As of February 2018, Nova listed 100 currently published journals. Since 2021, their new book publications include Digital Object Identifiers. As of 2022, Nova was approved in the Norwegian register for scientific journals, series and publishers, published by the Norwegian Directorate for Higher Education and Skills.

==Rankings==
Nova is included in the Book Citation Index. In terms of number of books published from 2005 to 2012, Nova ranked 4th. They ranked in the top three in 8 of 14 scientific fields including engineering, clinical medicine, human biology, animal and plant biology, geosciences, social science medicine, health, chemistry, physics, and astronomy), and ranked as the 5th most prolific book publisher from 2009-2013, ranking 3rd in Engineering and Technology and 2nd in Science by numbers of books published.

However, it had the lowest citation impact among the five most prolific publishers in both fields. In a 2017 ranking study of book publishers, Nova was ranked high on number of books published, but low on number of citations per book. In 2018, it was ranked #13 on the global main publishers list of political sciences during the last 5 years.

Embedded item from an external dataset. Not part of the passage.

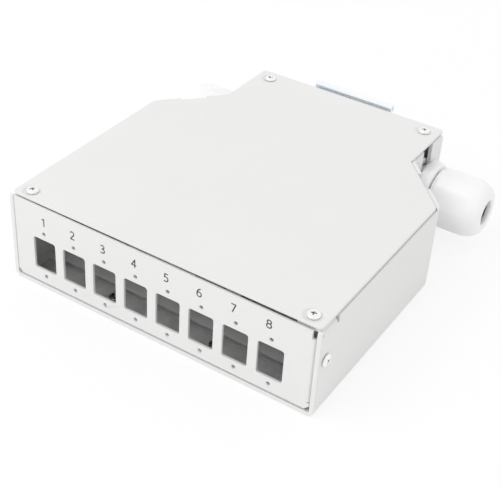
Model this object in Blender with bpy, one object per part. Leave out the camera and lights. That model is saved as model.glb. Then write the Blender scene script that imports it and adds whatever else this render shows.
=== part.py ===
"""DIN rail fibre box: a folded steel splice housing with eight adapter cut-outs and two cable glands.

Metres, +Z up. X runs along the front panel, Y from the front panel to the rail, Z from the underside up.
The origin lies at the centre of the housing's underside.
"""
import math

import bmesh
import bpy
from mathutils import Matrix, Vector

MM = 0.001
GRID_DIGITS = 7

# Fit between pieces that touch
FIT_GAP = 0.3 * MM

# Housing, folded from one sheet
BODY_WIDTH = 122.0 * MM
BODY_DEPTH = 130.0 * MM
BODY_HEIGHT = 35.4 * MM
NECK_STEP = 20.5 * MM
TAPER_DEPTH = 22.35 * MM
BODY_SHEET = 1.5 * MM
BEND_INNER_RADIUS = 0.8 * MM
WALL_CORNER_RADIUS = 2.6 * MM
SEAM_GAP = 0.4 * MM
LIP_DROP = 0.4 * MM

# Folded tabs that carry the cover
COVER_TAB_LENGTH = 10.0 * MM
COVER_TAB_WIDTH = 9.6 * MM
TAB_RELIEF = 1.0 * MM
TAB_SETBACK = 1.9 * MM
TAB_FRONT_RELIEF = 0.7 * MM
REAR_TAB_WIDTH = 6.6 * MM
SCREW_INSET = 5.1 * MM
FRONT_SCREW_INSET = 5.9 * MM
REAR_SCREW_INSET = 6.1 * MM

# Notch in the top of each slanted wall
NOTCH_WIDTH = 10.0 * MM
NOTCH_DEPTH = 6.0 * MM
NOTCH_PLACE = 0.53

# Cover plate
COVER_SHEET = 1.0 * MM
COVER_CORNER_RADIUS = 1.2 * MM
COVER_SETBACK = 1.1 * MM
COVER_SIDE_INSET = 0.6 * MM
COVER_NECK_INSET = 0.3 * MM
DIMPLE_RADIUS = 3.2 * MM
DIMPLE_DEPTH = 0.5 * MM

# Front panel
PANEL_SHEET = 1.0 * MM
PANEL_SETBACK = 0.3 * MM
PANEL_TOP_GAP = 1.0 * MM
PANEL_FOOT_GAP = 0.6 * MM
PANEL_CORNER_HEIGHT = 3.0 * MM
PANEL_CORNER_NOTCH = 1.4 * MM
PANEL_CORNER_CUT = 1.7 * MM
PANEL_BEND_RADIUS = 0.2 * MM
PANEL_RELIEF = 0.25 * MM
PANEL_FLANGE_DEPTH = 8.0 * MM
PORT_COUNT = 8
PORT_PITCH = 13.0 * MM
PORT_WIDTH = 9.5 * MM
PORT_HEIGHT = 13.0 * MM
PORT_FILLET = 0.8 * MM
PORT_CENTRE_Z = 14.2 * MM
PORT_ROW_X = -1.2 * MM
ADAPTER_HOLE_SPACING = 18.0 * MM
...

In a 2011 report of twenty-one international social-science book publishers that determined penetration on international markets and mention of books in international science index systems, Nova was ranked #17. A 2017 survey of national and international databases of scholarly book publishers, including the Book Citation Index, Scopus, CRIStin, JUFO, VIRTA, and SPI, identified Nova as one of a "core of publishers that are indexed in all five" of the information systems surveyed. This "core" contained 46 out of the 3,765 publishers identified.

==Criticism==
Nova has been criticized by librarians for not always evaluating authors through the academic peer review process and for republishing old public domain book chapters and freely-accessible government reports at high prices. The publisher was classified as a vanity press on Beall's List.